The radio raised similar concerns. In the past, the possibility of sabotage was generally limited to only the few people involved in a clandestine act of communication and the message they were sharing, either by word of mouth or by some kind of written message. Now, however, anyone with an extra radio tower was able to access the messages of everyone using the system. The military was the first to realize the massive potential of such a system and at the same time the enormous security risk such technology posed. With the introduction of more people to the chain of communication—the telegraph operators and the host of people who could easily pick up a message on the wire—the approach to cryptology and cryptoanalysis needed to adapt to the changing times. The tension between privacy and ease of communication that is ever present in the 21st century began here.

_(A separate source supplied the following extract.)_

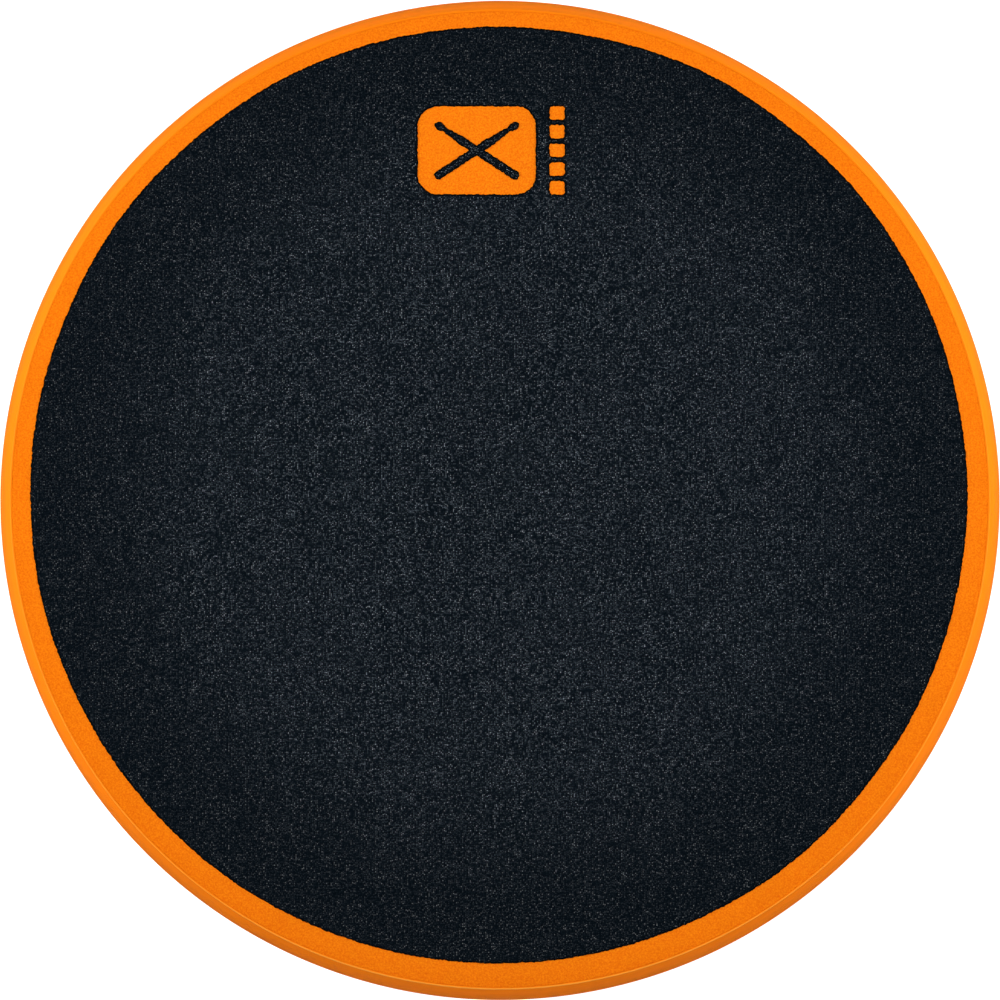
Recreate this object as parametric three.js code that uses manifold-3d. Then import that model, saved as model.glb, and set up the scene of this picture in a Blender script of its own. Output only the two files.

While the inventors of new cryptographic machinery initially imagined their inventions being applicable to both military and business applications, the private sector was slow to pick up on the use of such technology due to the prohibitive cost. The military, on the other hand, had no such qualms. One of the earliest to adopt the new cryptanalytic technology was the Polish secret service, as the author emphasizes in the fourth chapter. One of the most significant innovations that Poland made was the shift from filling the staff with linguists to employing mathematicians instead.

Historically, the areas of secret messages and the manipulation of language was naturally the domain of experts in languages. With the shift to a highly mechanized mode of encryption that involved complex machinery and voluminous amounts of mathematics, Poland determined that it needed to take a new direction with its attempts at breaking codes and ciphers. Deciphering codes had always involved some manner of mathematical and statistical analysis, but the Enigma machine and other encryption machines like it were making use of unprecedented mathematical processes to transform their codes. It was a necessary evolution of the process to bring in mathematicians and other technically inclined geniuses to create an intellectually diverse group creative enough to break the hardest codes yet created.

Interestingly enough, the increased reliance on mathematical processes shifted some of the analysis away from the actual codes to the circumstances surrounding the intercepted messages. Now a cryptoanalysis team would investigate much more than the cipher, determining if there was anything to discover in the timing of messages, their locations, and any other aspect of the communication process that could be affected by human agency and error. The more information that could be gleaned from the human aspect, the greater chance deciphering teams would have of ruling out certain possibilities for the messages they worked on.